- Wadi Khaled Location within Lebanon
- Coordinates: 34°37′09″N 36°22′42″E﻿ / ﻿34.619055°N 36.37835°E
- Country: Lebanon
- Governorate: Akkar Governorate
- District: Akkar District

Area
- • Total: 40 km^{2} (15 sq mi)
- Highest elevation: 700 m (2,300 ft)
- Lowest elevation: 370 m (1,210 ft)

Population (2017)
- • Total: 41,000 Lebanese and 31,000 Syrian refugees
- • Density: 1,000/km^{2} (2,700/sq mi)
- Time zone: UTC+2 (EET)
- • Summer (DST): UTC+3 (EEST)
- Dialing code: +06

= Wadi Khaled =

Wadi Khaled (وادي خالد) is an area in the district of Akkar, on the borders of northeastern Lebanon.

In Wadi Khaled, it is very hot in summer, so cold in winter and humid in all seasons. The altitude of this region is between 370 meters (El Msalabieh) and 700 meters (Hneider). It is 175 km from Beirut and 70 km from Tripoli.

There are 27 villages in Wadi Khaled, with Al-Amayer being the most populous.

==History==
The population of Wadi Khaled has long been stateless, particularly due to the residents' non-participation in the 1932 Lebanese population census, despite having inhabited the area for centuries. The majority of the inhabitants of the region obtained Lebanese nationality in 1994, thanks to the decree of naturalization n°5247, however there remain an estimated 1,600 stateless people in this region today. The national youth forum in Wadi Khaled was the first to ask for the naturalization of the inhabitants of the village as well as several solidarity and social movements and supporters.
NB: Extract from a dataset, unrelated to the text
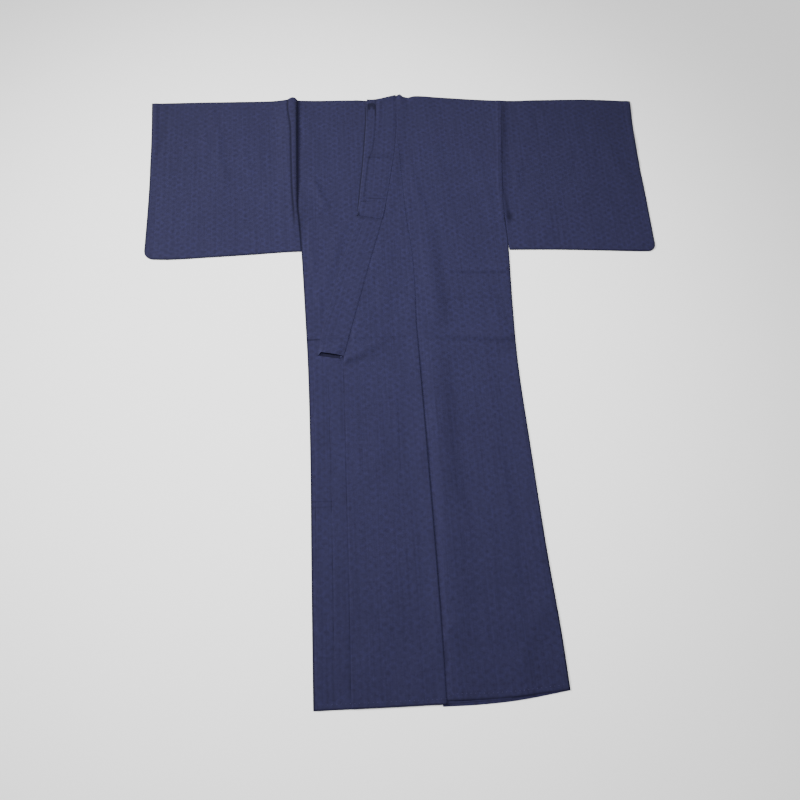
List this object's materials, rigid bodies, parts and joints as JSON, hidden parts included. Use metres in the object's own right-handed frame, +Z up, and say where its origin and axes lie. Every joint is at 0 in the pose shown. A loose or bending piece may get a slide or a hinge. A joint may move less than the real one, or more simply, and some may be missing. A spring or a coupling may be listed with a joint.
{
  "type": "kimono",
  "caption": "Wrapped cotton robe laid flat and closed left over right, with straight sleeves, an overlap panel, and a collar band with a shorter second collar on it.",
  "frame": {"origin": "on the surface that the garment lies on, under the middle of its length and width", "axes": "+Y along the length from the hem to the shoulders, +Z up out of the surface, +X to the wearer's left"},
  "size_m": [1.3354, 1.5406, 0.0105],
  "materials": {
    "woven_cloth": "matt plain weave with a small woven repeat"
  },
  "bodies": {
    "root": {"body_right": "woven_cloth", "body_left": "woven_cloth", "sleeve_right": "woven_cloth", "sleeve_left": "woven_cloth", "overlap_left": "woven_cloth", "overlap_right": "woven_cloth", "collar_left": "woven_cloth", "collar_right": "woven_cloth", "over_collar": "woven_cloth"}
  },
  "joints": []
}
During the Syrian civil war, tens of thousands of Syrian refugees, mainly Sunni families, crossed the border to settle in the region.

In July 2022, fighting emerged between two rival families from neighboring localities. At least one person was killed and several more injured by gunfire. The military then intervened and raided the homes of those involved and arrested several.